**Items**
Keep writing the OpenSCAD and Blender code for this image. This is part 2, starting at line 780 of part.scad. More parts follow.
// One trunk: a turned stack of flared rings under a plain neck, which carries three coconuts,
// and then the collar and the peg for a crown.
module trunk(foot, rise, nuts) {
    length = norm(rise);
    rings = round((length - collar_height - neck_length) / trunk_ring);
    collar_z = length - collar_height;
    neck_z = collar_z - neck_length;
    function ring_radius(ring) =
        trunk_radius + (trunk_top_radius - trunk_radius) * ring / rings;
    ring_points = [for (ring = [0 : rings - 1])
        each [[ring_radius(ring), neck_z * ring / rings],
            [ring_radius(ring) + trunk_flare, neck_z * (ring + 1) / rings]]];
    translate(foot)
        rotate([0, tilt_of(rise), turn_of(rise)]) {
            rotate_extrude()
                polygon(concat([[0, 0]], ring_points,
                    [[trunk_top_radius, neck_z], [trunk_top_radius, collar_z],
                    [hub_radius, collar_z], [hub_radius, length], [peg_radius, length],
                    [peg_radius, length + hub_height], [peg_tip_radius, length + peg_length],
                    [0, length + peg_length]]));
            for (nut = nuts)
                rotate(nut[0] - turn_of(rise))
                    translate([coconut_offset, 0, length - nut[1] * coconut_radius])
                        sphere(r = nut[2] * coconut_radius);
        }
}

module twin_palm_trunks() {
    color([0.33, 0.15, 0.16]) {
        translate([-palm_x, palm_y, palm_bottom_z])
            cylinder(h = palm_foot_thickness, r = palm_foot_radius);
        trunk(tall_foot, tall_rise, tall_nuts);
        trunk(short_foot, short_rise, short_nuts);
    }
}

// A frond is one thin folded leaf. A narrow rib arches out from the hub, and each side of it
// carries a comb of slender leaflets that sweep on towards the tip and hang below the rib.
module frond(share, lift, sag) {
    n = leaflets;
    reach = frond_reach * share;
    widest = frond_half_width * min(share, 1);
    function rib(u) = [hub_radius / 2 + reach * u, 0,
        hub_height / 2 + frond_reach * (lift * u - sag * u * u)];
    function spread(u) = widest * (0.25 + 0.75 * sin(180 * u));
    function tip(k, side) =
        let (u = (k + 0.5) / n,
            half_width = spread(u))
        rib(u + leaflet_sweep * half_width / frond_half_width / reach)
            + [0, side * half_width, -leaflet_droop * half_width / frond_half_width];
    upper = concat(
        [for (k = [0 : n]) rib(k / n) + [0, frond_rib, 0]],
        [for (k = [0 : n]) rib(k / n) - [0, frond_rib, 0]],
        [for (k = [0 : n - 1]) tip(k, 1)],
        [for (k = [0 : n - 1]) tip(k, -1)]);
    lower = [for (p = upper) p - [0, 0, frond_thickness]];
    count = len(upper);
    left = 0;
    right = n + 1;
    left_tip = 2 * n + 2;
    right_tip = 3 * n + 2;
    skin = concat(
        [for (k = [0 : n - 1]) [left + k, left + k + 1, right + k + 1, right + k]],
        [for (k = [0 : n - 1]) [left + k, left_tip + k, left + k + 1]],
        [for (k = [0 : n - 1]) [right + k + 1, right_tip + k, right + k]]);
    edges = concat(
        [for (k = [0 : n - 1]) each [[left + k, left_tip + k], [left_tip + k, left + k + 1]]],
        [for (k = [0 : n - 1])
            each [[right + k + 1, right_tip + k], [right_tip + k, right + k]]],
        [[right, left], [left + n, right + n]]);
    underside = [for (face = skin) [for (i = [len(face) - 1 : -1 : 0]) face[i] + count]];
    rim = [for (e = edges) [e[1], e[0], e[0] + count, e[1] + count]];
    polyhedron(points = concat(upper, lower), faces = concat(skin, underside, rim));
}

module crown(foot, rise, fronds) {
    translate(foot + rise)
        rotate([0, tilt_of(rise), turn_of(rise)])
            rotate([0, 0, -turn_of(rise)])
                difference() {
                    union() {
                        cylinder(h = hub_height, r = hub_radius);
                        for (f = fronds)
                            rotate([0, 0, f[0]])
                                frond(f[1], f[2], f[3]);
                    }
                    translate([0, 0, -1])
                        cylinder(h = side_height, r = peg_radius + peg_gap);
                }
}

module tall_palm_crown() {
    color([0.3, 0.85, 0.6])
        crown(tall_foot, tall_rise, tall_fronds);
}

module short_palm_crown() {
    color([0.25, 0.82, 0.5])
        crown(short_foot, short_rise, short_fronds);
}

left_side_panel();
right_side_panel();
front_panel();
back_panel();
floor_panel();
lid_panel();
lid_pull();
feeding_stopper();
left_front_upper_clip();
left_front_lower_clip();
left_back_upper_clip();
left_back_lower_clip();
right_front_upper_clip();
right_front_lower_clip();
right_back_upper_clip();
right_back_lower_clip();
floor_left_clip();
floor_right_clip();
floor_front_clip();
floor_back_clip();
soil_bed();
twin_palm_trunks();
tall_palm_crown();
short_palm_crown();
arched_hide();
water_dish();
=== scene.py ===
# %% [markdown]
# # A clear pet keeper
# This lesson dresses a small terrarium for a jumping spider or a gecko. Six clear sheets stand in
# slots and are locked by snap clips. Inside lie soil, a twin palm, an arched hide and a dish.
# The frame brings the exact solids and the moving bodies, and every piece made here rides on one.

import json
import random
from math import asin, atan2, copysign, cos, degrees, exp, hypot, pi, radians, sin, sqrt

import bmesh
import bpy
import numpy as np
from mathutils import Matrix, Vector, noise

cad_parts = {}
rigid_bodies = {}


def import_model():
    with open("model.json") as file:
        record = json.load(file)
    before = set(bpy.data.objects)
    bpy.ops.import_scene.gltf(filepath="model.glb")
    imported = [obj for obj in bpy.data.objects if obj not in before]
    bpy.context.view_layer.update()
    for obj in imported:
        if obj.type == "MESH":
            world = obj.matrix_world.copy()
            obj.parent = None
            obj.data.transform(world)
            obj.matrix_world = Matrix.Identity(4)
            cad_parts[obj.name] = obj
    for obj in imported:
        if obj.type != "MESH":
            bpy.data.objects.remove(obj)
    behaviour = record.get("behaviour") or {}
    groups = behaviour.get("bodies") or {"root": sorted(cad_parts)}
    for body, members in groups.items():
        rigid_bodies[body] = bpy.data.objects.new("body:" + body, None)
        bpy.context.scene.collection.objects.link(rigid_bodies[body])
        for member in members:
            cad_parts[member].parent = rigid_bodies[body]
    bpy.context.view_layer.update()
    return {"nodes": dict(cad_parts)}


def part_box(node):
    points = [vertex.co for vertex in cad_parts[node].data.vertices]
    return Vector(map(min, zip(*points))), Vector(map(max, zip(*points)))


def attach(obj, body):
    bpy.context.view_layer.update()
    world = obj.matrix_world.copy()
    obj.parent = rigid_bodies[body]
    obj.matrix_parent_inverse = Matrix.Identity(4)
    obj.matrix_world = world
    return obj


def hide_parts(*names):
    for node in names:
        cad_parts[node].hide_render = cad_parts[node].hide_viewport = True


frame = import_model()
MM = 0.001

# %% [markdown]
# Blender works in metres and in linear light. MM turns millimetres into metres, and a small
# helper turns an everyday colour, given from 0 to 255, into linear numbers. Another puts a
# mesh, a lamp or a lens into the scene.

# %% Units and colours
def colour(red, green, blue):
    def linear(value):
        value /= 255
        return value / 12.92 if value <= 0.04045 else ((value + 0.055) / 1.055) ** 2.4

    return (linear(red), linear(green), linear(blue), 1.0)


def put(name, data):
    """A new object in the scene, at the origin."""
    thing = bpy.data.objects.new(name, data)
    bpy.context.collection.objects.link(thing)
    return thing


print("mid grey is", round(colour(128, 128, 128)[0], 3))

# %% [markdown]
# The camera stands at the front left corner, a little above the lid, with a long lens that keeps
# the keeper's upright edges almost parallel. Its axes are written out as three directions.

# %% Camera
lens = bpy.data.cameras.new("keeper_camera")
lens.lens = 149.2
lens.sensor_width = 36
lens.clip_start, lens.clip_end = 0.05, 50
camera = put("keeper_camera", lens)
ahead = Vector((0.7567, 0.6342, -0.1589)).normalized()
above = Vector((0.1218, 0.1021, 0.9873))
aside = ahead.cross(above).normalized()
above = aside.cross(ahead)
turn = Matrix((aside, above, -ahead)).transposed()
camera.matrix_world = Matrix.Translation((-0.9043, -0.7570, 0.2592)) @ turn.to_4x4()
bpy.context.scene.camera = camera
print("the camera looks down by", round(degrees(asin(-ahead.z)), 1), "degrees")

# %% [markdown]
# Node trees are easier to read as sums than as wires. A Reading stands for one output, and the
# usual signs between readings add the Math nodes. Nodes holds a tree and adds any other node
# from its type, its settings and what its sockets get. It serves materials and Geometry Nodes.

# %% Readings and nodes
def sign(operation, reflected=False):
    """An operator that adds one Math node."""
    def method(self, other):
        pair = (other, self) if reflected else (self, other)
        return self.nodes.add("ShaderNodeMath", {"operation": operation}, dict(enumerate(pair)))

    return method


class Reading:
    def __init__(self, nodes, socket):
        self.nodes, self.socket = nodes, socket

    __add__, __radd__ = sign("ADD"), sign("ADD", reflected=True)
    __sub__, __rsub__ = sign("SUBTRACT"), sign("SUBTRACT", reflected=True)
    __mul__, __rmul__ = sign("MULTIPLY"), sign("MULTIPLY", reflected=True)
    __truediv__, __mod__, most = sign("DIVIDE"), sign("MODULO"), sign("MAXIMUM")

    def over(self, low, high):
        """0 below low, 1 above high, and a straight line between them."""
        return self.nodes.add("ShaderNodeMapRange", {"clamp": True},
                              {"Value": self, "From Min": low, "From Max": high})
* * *
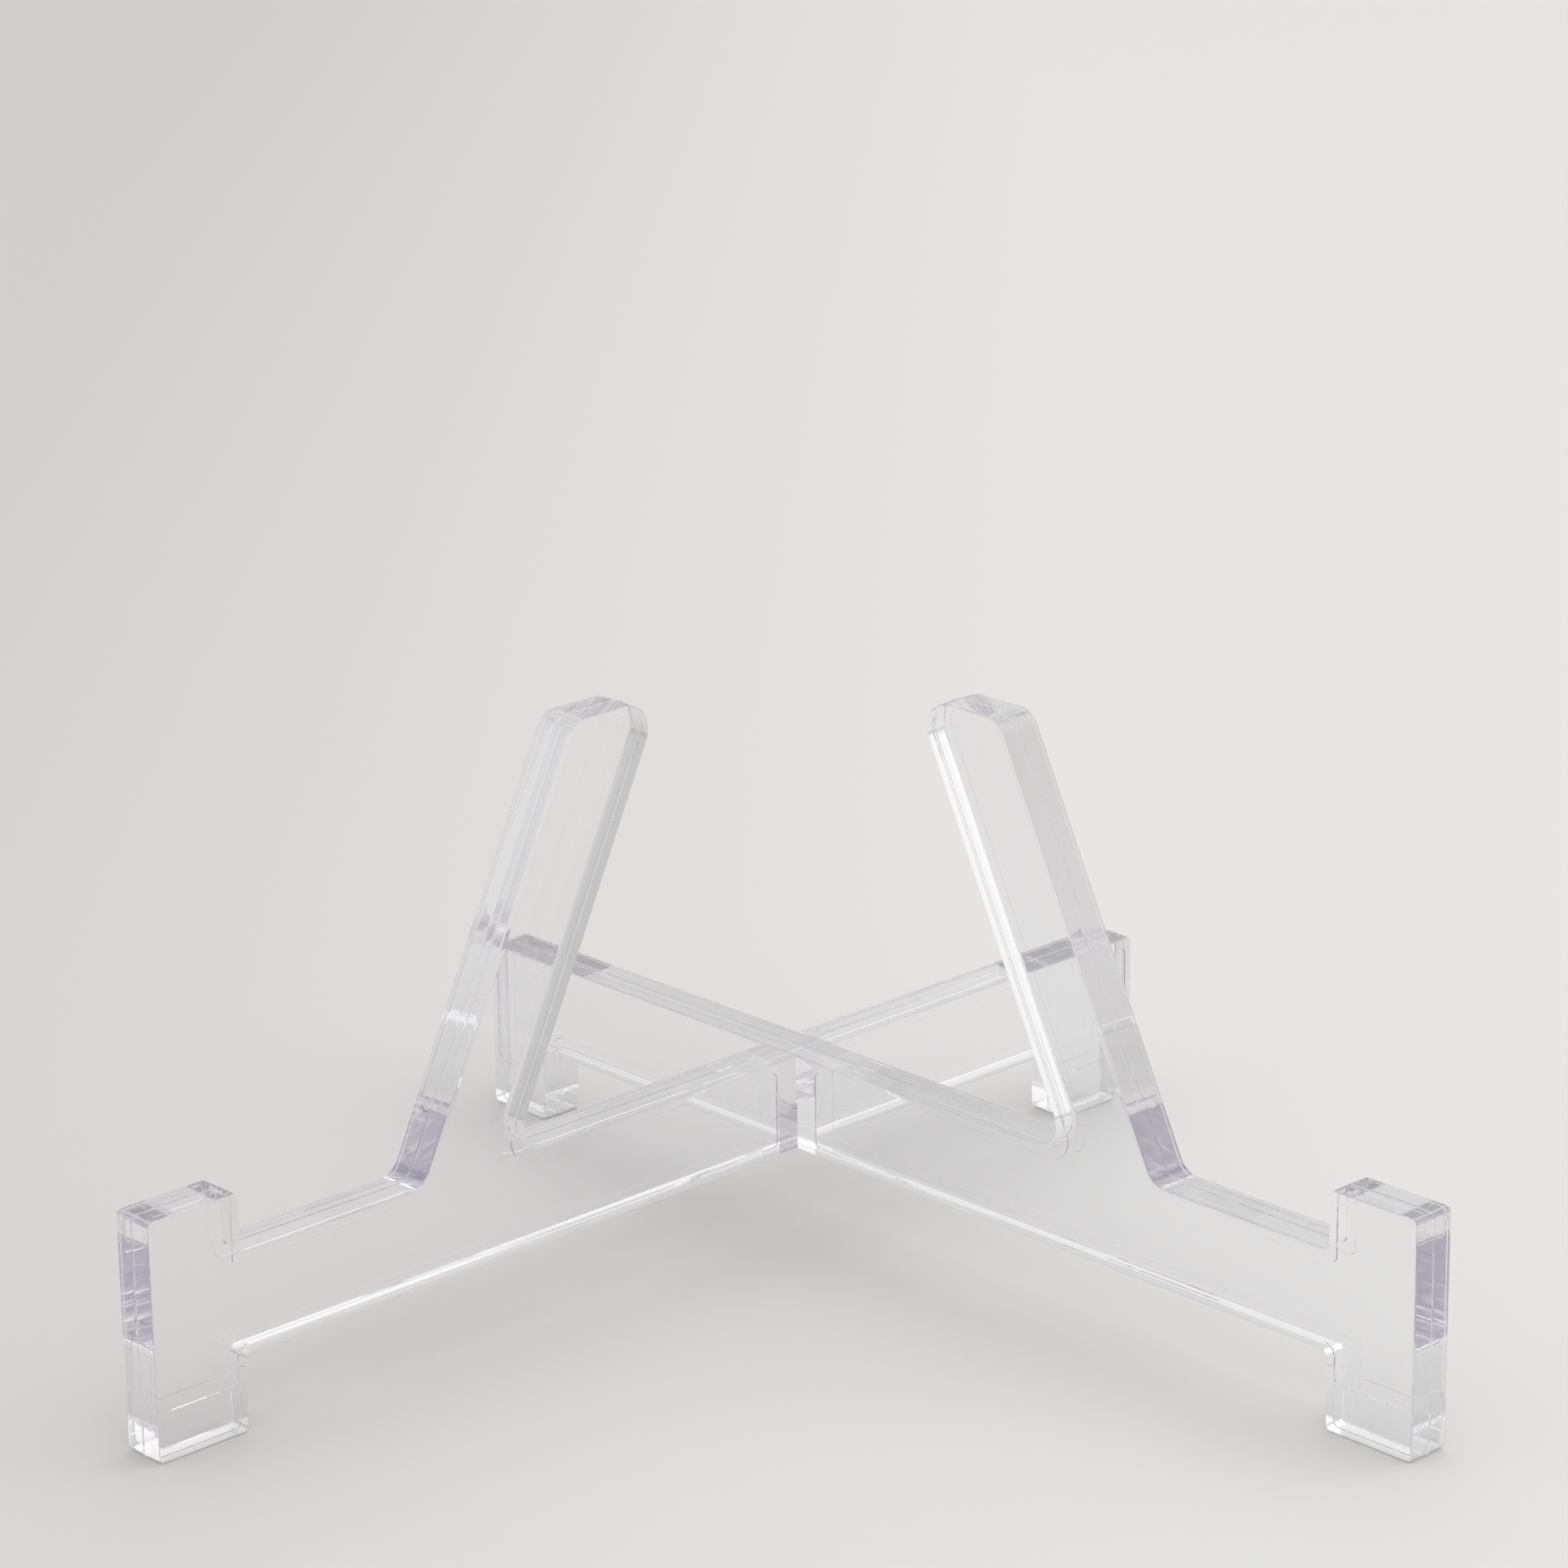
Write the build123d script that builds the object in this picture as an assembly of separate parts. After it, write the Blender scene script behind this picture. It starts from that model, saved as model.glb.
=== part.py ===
==
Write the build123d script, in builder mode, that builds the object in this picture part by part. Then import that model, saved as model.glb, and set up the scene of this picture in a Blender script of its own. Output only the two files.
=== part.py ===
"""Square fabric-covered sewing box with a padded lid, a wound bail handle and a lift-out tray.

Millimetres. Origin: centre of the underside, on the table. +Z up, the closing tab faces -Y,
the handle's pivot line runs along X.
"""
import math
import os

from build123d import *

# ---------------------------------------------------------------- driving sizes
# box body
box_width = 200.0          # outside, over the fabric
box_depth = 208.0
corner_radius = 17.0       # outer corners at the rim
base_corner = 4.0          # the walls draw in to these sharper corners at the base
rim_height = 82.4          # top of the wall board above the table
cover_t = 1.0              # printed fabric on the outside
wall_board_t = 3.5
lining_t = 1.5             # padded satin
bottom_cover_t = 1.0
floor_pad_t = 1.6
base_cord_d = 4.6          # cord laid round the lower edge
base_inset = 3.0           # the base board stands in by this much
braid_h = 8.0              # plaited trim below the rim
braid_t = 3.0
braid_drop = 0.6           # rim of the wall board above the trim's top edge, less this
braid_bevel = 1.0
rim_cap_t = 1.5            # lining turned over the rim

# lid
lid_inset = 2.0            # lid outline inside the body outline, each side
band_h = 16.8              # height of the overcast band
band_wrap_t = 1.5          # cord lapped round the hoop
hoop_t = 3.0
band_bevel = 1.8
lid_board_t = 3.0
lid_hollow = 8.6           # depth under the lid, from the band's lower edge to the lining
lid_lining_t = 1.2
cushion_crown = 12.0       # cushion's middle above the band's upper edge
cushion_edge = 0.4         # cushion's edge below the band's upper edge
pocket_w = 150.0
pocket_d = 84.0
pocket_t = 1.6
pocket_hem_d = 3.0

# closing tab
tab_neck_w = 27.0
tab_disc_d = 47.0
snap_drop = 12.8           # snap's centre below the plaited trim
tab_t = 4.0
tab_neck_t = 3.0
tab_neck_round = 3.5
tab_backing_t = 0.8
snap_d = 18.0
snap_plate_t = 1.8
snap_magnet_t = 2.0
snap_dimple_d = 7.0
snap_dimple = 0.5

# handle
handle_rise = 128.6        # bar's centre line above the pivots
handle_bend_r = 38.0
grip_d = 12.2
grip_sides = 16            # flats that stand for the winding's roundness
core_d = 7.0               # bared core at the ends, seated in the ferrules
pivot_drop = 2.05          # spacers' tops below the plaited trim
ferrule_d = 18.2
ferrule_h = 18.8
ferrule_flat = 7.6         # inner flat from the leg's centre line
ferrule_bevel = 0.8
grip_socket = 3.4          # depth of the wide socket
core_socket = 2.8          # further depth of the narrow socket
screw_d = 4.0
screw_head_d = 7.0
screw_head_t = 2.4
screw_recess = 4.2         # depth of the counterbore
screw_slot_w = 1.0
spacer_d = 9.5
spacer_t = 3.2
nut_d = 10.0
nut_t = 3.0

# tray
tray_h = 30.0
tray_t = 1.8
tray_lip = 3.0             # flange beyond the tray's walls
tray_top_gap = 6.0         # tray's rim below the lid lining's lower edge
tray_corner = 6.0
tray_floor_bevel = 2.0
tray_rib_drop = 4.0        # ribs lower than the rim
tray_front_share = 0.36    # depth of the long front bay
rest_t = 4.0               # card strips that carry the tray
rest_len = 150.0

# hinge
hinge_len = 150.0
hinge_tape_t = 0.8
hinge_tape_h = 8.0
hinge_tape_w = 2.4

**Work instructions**
Beginning with the line containing "left_side_panel();" and ending with the line containing "bpy.context.scene.collection.objects.link(rigid_bodies[body])", extract those lines exactly from the listing above, and only those.

**Response below**
left_side_panel();
right_side_panel();
front_panel();
back_panel();
floor_panel();
lid_panel();
lid_pull();
feeding_stopper();
left_front_upper_clip();
left_front_lower_clip();
left_back_upper_clip();
left_back_lower_clip();
right_front_upper_clip();
right_front_lower_clip();
right_back_upper_clip();
right_back_lower_clip();
floor_left_clip();
floor_right_clip();
floor_front_clip();
floor_back_clip();
soil_bed();
twin_palm_trunks();
tall_palm_crown();
short_palm_crown();
arched_hide();
water_dish();
=== scene.py ===
# %% [markdown]
# # A clear pet keeper
# This lesson dresses a small terrarium for a jumping spider or a gecko. Six clear sheets stand in
# slots and are locked by snap clips. Inside lie soil, a twin palm, an arched hide and a dish.
# The frame brings the exact solids and the moving bodies, and every piece made here rides on one.

import json
import random
from math import asin, atan2, copysign, cos, degrees, exp, hypot, pi, radians, sin, sqrt

import bmesh
import bpy
import numpy as np
from mathutils import Matrix, Vector, noise

cad_parts = {}
rigid_bodies = {}


def import_model():
    with open("model.json") as file:
        record = json.load(file)
    before = set(bpy.data.objects)
    bpy.ops.import_scene.gltf(filepath="model.glb")
    imported = [obj for obj in bpy.data.objects if obj not in before]
    bpy.context.view_layer.update()
    for obj in imported:
        if obj.type == "MESH":
            world = obj.matrix_world.copy()
            obj.parent = None
            obj.data.transform(world)
            obj.matrix_world = Matrix.Identity(4)
            cad_parts[obj.name] = obj
    for obj in imported:
        if obj.type != "MESH":
            bpy.data.objects.remove(obj)
    behaviour = record.get("behaviour") or {}
    groups = behaviour.get("bodies") or {"root": sorted(cad_parts)}
    for body, members in groups.items():
        rigid_bodies[body] = bpy.data.objects.new("body:" + body, None)
        bpy.context.scene.collection.objects.link(rigid_bodies[body])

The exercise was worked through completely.